→ **AIM**: Check every line for the word "that" and state how many lines have it. Reply with the number alone.

→ **EXTRACTED ENTRIES**:
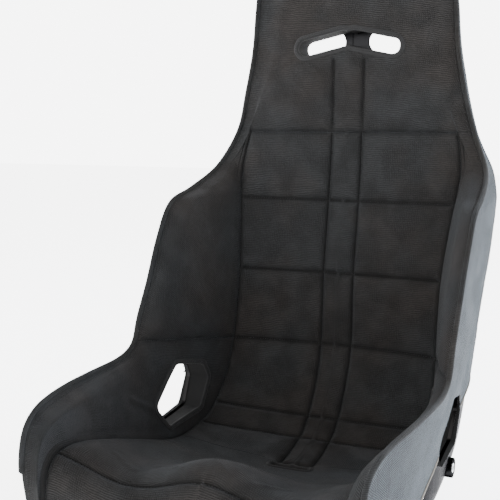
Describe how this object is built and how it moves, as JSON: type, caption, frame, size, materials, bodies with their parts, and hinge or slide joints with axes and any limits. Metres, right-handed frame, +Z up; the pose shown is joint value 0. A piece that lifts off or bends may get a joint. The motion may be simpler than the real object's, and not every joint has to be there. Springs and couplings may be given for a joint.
{
  "type": "racing seat",
  "caption": "Fixed-back bucket racing seat: black moulded shell lined with foam and quilted tweed, with shoulder harness, lap belt and crotch strap openings and threaded bushes.",
  "frame": {"origin": "centre of the four-bolt base pattern, on the mounting plane under the moulded feet", "axes": "+Z up, the seat faces -Y, +X is the driver's left"},
  "size_m": [0.494, 0.6302, 0.856],
  "materials": {
    "shell": "gloss black moulded laminate",
    "foam": "charcoal cut foam",
    "tweed": "coarse black seat tweed",
    "piping": "tweed-covered welt cord",
    "binding": "black folded tape",
    "bush": "zinc plated, turned"
  },
  "bodies": {
    "root": {"back_foam": "foam", "back_panel_left": "tweed", "back_panel_right": "tweed", "base_bushes": "bush", "centre_strip": "tweed", "crotch_binding": "binding", "edge_piping": "piping", "front_foam": "foam", "front_panel": "tweed", "harness_binding": "binding", "head_foam": "foam", "head_panel": "tweed", "head_skirt_left": "tweed", "head_skirt_right": "tweed", "hip_foam_left": "foam", "hip_foam_right": "foam", "hip_panel_left": "tweed", "hip_panel_right": "tweed", "lap_binding_left": "binding", "lap_binding_right": "binding", "outer_skirt_left": "tweed", "outer_skirt_right": "tweed", "pan_foam": "foam", "pan_panel": "tweed", "seat_shell": "shell", "side_bush_front_left": "bush", "side_bush_front_right": "bush", "side_bush_rear_left": "bush", "side_bush_rear_right": "bush", "thigh_foam_left": "foam", "thigh_foam_right": "foam", "wing_foam_left": "foam", "wing_foam_right": "foam", "wing_panel_left": "tweed", "wing_panel_right": "tweed"}
  },
  "joints": []
}
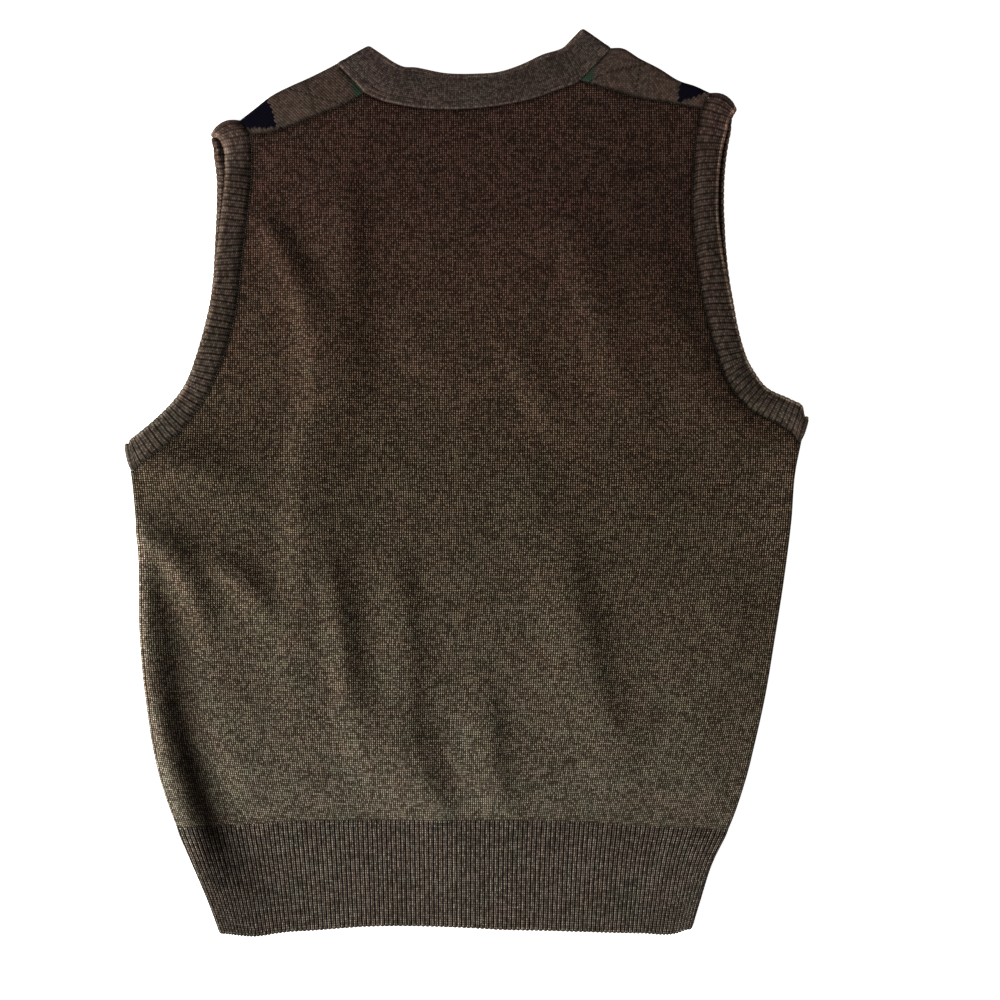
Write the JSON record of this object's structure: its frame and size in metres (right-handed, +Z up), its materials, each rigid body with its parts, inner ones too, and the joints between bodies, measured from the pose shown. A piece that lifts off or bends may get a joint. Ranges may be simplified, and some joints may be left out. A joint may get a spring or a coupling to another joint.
{
  "type": "sleeveless knitted sweater vest laid flat",
  "caption": "Fine-knit sleeveless V-neck sweater vest, laid flat with its back up, with rib hem, rib armhole bands and argyle front.",
  "frame": {"origin": "centre of the vest's outline in plan, on the surface that it lies on", "axes": "+X towards the wearer's right side, +Y from the hem towards the neck, +Z up from the surface; the front lies down and the back faces up"},
  "size_m": [0.5256, 0.6985, 0.0076],
  "materials": {
    "back_jersey": "fine marled brown wool jersey, matte with a soft nap",
    "argyle_jersey": "fine brown wool jersey with navy and dark green diamonds and thin dark cross lines",
    "rib_knit": "marled brown wool rib knit, matte",
    "neckband_knit": "dense plain marled brown wool knit, matte"
  },
  "bodies": {
    "root": {"back_panel": "back_jersey", "front_panel": "argyle_jersey", "hem_rib_back": "rib_knit", "hem_rib_front": "rib_knit", "armhole_band_left": "rib_knit", "armhole_band_right": "rib_knit", "neckband": "neckband_knit"}
  },
  "joints": []
}
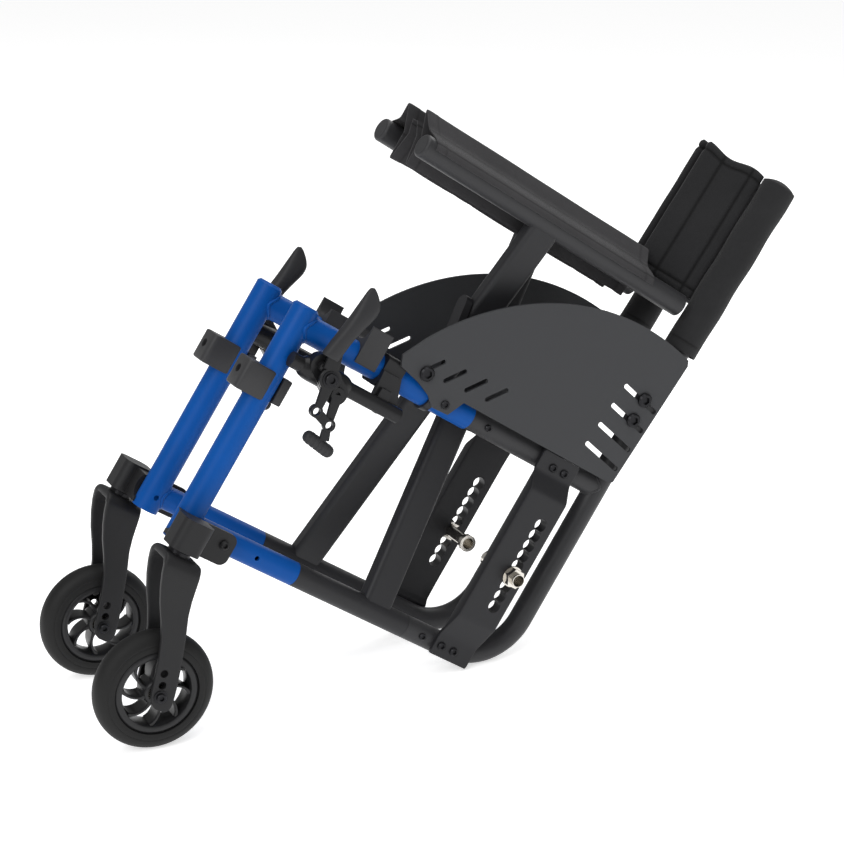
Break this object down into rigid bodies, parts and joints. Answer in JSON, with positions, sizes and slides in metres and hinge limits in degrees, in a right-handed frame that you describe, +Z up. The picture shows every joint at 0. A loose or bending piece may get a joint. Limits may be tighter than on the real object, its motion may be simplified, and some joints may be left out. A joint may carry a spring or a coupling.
{
  "type": "folding manual wheelchair",
  "caption": "Folding manual wheelchair with cross-brace, sling seat and back, swivel casters, wheel locks and side guards, folded flat with the rear wheels off.",
  "frame": {"origin": "on the floor, at the centre of the footprint's box, with the folded chair tipped back on its casters and rear frame bends", "axes": "+X towards the front of the chair, +Y to the user's left, +Z up"},
  "size_m": [0.8364, 0.248, 0.6006],
  "materials": {
    "blue_frame": "satin metallic blue",
    "black_frame": "satin black powder coat",
    "grey_guard": "fine-textured charcoal sheet",
    "bright_nickel": "bright nickel plate",
    "black_screw": "black oxide",
    "black_nylon": "moulded glass-filled nylon",
    "black_fork": "matt black powder coat",
    "caster_rubber": "smooth black rubber",
    "hub_plastic": "black nylon",
    "grip_rubber": "soft dark grey grip",
    "black_cloth": "woven black nylon"
  },
  "bodies": {
    "left_frame": {"left_front_frame": "blue_frame", "left_top_tube": "blue_frame", "left_rear_top_tube": "black_frame", "left_rear_frame_tube": "black_frame", "left_back_post": "black_frame", "left_post_sleeve": "black_cloth", "left_axle_plate": "black_frame", "left_axle_receiver": "bright_nickel", "left_side_guard": "grey_guard", "left_fasteners": "black_screw", "left_tube_clamps": "black_nylon", "left_lock_mount": "black_frame", "left_caster_housing": "black_fork"},
    "right_frame": {"right_front_frame": "blue_frame", "right_top_tube": "blue_frame", "right_rear_top_tube": "black_frame", "right_rear_frame_tube": "black_frame", "right_back_post": "black_frame", "right_post_sleeve": "black_cloth", "right_axle_plate": "black_frame", "right_axle_receiver": "bright_nickel", "right_side_guard": "grey_guard", "right_fasteners": "black_screw", "right_tube_clamps": "black_nylon", "right_lock_mount": "black_frame", "right_caster_housing": "black_fork"},
    "rear_brace": {"left_brace_arm": "black_frame", "right_seat_rail": "black_frame"},
    "front_brace": {"right_brace_arm": "black_frame", "left_seat_rail": "black_frame", "cross_bolt": "black_screw"},
    "left_fold_link": {"left_fold_link": "black_frame"},
    "left_seat_outer": {"left_seat_outer": "black_cloth"},
    "left_seat_middle": {"left_seat_middle": "black_cloth"},
    "left_seat_inner": {"left_seat_inner": "black_cloth"},
    "left_back_outer": {"left_back_outer": "black_cloth"},
    "left_back_inner": {"left_back_inner": "black_cloth"},
    "left_caster": {"left_caster_fork": "black_fork", "left_caster_axle": "black_screw"},
    "left_caster_wheel": {"left_caster_tyre": "caster_rubber", "left_caster_hub": "hub_plastic"},
    "left_lock_lever": {"left_lock_lever": "black_frame", "left_lock_grip": "grip_rubber"},
    "left_lock_link": {"left_lock_link": "black_frame"},
    "left_pad_arm": {"left_pad_arm": "black_frame"},
    "right_fold_link": {"right_fold_link": "black_frame"},
    "right_seat_outer": {"right_seat_outer": "black_cloth"},
    "right_seat_middle": {"right_seat_middle": "black_cloth"},
    "right_seat_inner": {"right_seat_inner": "black_cloth"},
    "right_back_outer": {"right_back_outer": "black_cloth"},
    "right_back_inner": {"right_back_inner": "black_cloth"},
    "right_caster": {"right_caster_fork": "black_fork", "right_caster_axle": "black_screw"},
    "right_caster_wheel": {"right_caster_tyre": "caster_rubber", "right_caster_hub": "hub_plastic"},
    "right_lock_lever": {"right_lock_lever": "black_frame", "right_lock_grip": "grip_rubber"},
    "right_lock_link": {"right_lock_link": "black_frame"},
    "right_pad_arm": {"right_pad_arm": "black_frame"}
  },
  "joints": [
    {"name": "fold", "type": "hinge", "parent": "left_frame", "child": "rear_brace", "pos_m": [0.0229, 0.05, 0.03351], "axis": [0.8384, 0, 0.5451], "range_deg": [0, 42.6]},
    {"name": "brace_cross", "type": "hinge", "parent": "rear_brace", "child": "front_brace", "pos_m": [-0.09847, 0, 0.22017], "axis": [0.8384, 0, 0.5451], "range_deg": [-85.2, 0]},
    {"name": "right_frame_pivot", "type": "hinge", "parent": "front_brace", "child": "right_frame", "pos_m": [0.0229, -0.05, 0.03351], "axis": [0.8384, 0, 0.5451], "range_deg": [0, 42.6]},
    {"name": "left_link_turn", "type": "hinge", "parent": "left_frame", "child": "left_fold_link", "pos_m": [-0.10209, 0.05, 0.22575], "axis": [0.8384, 0, 0.5451], "range_deg": [0, 96.23]},
    {"name": "left_seat_edge", "type": "hinge", "parent": "front_brace", "child": "left_seat_outer", "pos_m": [-0.21984, 0.05, 0.40683], "axis": [0.8384, 0, 0.5451], "range_deg": [0, 94.89]},
    {"name": "left_seat_ridge", "type": "hinge", "parent": "left_seat_outer", "child": "left_seat_middle", "pos_m": [-0.24058, 0.0209, 0.43873], "axis": [0.8384, 0, 0.5451], "range_deg": [-117.09, 0]},
    {"name": "left_seat_crease", "type": "hinge", "parent": "left_seat_middle", "child": "left_seat_inner", "pos_m": [-0.19746, 0.02187, 0.37242], "axis": [0.8384, 0, 0.5451], "range_deg": [0, 114]},
    {"name": "left_back_edge", "type": "hinge", "parent": "left_frame", "child": "left_back_outer", "pos_m": [-0.35249, 0.05, 0.43961], "axis": [-0.5764, 0, 0.8172], "range_deg": [-36.73, 0]},
    {"name": "left_back_ridge", "type": "hinge", "parent": "left_back_outer", "child": "left_back_inner", "pos_m": [-0.28605, 0.0061, 0.48647], "axis": [-0.5764, 0, 0.8172], "range_deg": [0, 100.53]},
    {"name": "left_caster_swivel", "type": "hinge", "parent": "left_frame", "child": "left_caster", "pos_m": [0.31822, 0.095, 0.21038], "axis": [-0.5451, 0, 0.8384], "continuous": true},
    {"name": "left_caster_spin", "type": "hinge", "parent": "left_caster", "child": "left_caster_wheel", "pos_m": [0.35569, 0.095, 0.0625], "axis": [0, 1, 0], "continuous": true},
    {"name": "left_wheel_lock", "type": "hinge", "parent": "left_frame", "child": "left_lock_lever", "pos_m": [0.16585, 0.0949, 0.37134], "axis": [0, 1, 0], "range_deg": [0, 35]},
    {"name": "left_pad_turn", "type": "hinge", "parent": "left_frame", "child": "left_pad_arm", "pos_m": [0.15051, 0.0949, 0.33989], "axis": [0, 1, 0], "range_deg": [0, 51.95]},
    {"name": "left_lock_link_turn", "type": "hinge", "parent": "left_lock_lever", "child": "left_lock_link", "pos_m": [0.17617, 0.0949, 0.32795], "axis": [0, 1, 0], "range_deg": [-31.89, 0]},
    {"name": "right_link_turn", "type": "hinge", "parent": "right_frame", "child": "right_fold_link", "pos_m": [-0.10209, -0.05, 0.22575], "axis": [0.8384, 0, 0.5451], "range_deg": [-96.23, 0]},
    {"name": "right_seat_edge", "type": "hinge", "parent": "rear_brace", "child": "right_seat_outer", "pos_m": [-0.21984, -0.05, 0.40683], "axis": [0.8384, 0, 0.5451], "range_deg": [-94.89, 0]},
    {"name": "right_seat_ridge", "type": "hinge", "parent": "right_seat_outer", "child": "right_seat_middle", "pos_m": [-0.24058, -0.0209, 0.43873], "axis": [0.8384, 0, 0.5451], "range_deg": [0, 117.09]},
    {"name": "right_seat_crease", "type": "hinge", "parent": "right_seat_middle", "child": "right_seat_inner", "pos_m": [-0.19746, -0.02187, 0.37242], "axis": [0.8384, 0, 0.5451], "range_deg": [-114, 0]},
    {"name": "right_back_edge", "type": "hinge", "parent": "right_frame", "child": "right_back_outer", "pos_m": [-0.35249, -0.05, 0.43961], "axis": [-0.5764, 0, 0.8172], "range_deg": [0, 36.73]},
    {"name": "right_back_ridge", "type": "hinge", "parent": "right_back_outer", "child": "right_back_inner", "pos_m": [-0.28605, -0.0061, 0.48647], "axis": [-0.5764, 0, 0.8172], "range_deg": [-100.53, 0]},
    {"name": "right_caster_swivel", "type": "hinge", "parent": "right_frame", "child": "right_caster", "pos_m": [0.31822, -0.095, 0.21038], "axis": [-0.5451, 0, 0.8384], "continuous": true},
    {"name": "right_caster_spin", "type": "hinge", "parent": "right_caster", "child": "right_caster_wheel", "pos_m": [0.35569, -0.095, 0.0625], "axis": [0, 1, 0], "continuous": true},
    {"name": "right_wheel_lock", "type": "hinge", "parent": "right_frame", "child": "right_lock_lever", "pos_m": [0.16585, -0.0949, 0.37134], "axis": [0, 1, 0], "range_deg": [0, 35]},
    {"name": "right_pad_turn", "type": "hinge", "parent": "right_frame", "child": "right_pad_arm", "pos_m": [0.15051, -0.0949, 0.33989], "axis": [0, 1, 0], "range_deg": [0, 51.95]},
    {"name": "right_lock_link_turn", "type": "hinge", "parent": "right_lock_lever", "child": "right_lock_link", "pos_m": [0.17617, -0.0949, 0.32795], "axis": [0, 1, 0], "range_deg": [-31.89, 0]}
  ],
  "couplings": [
    {"joint": "brace_cross", "follows": "fold", "ratio": -2},
    {"joint": "right_frame_pivot", "follows": "fold", "ratio": 1},
    {"joint": "left_link_turn", "follows": "fold", "ratio": 2.2588},
    {"joint": "left_seat_edge", "follows": "fold", "ratio": 2.2275},
    {"joint": "left_seat_ridge", "follows": "fold", "ratio": -2.7486},
    {"joint": "left_seat_crease", "follows": "fold", "ratio": 2.6761},
    {"joint": "left_back_edge", "follows": "fold", "ratio": -0.8623},
    {"joint": "left_back_ridge", "follows": "fold", "ratio": 2.36},
    {"joint": "left_pad_turn", "follows": "left_wheel_lock", "ratio": 1.4841},
    {"joint": "left_lock_link_turn", "follows": "left_wheel_lock", "ratio": -0.91119},
    {"joint": "right_link_turn", "follows": "fold", "ratio": -2.2588},
    {"joint": "right_seat_edge", "follows": "fold", "ratio": -2.2275},
    {"joint": "right_seat_ridge", "follows": "fold", "ratio": 2.7486},
    {"joint": "right_seat_crease", "follows": "fold", "ratio": -2.6761},
    {"joint": "right_back_edge", "follows": "fold", "ratio": 0.8623},
    {"joint": "right_back_ridge", "follows": "fold", "ratio": -2.36},
    {"joint": "right_pad_turn", "follows": "right_wheel_lock", "ratio": 1.4841},
    {"joint": "right_lock_link_turn", "follows": "right_wheel_lock", "ratio": -0.91119}
  ]
}
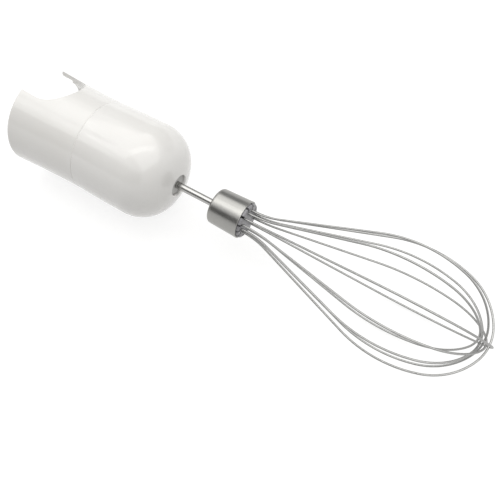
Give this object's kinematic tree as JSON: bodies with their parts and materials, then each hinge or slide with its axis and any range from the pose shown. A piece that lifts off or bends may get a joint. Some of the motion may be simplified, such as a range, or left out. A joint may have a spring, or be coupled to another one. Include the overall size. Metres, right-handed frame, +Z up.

→ **ANSWER IN FULL**: 5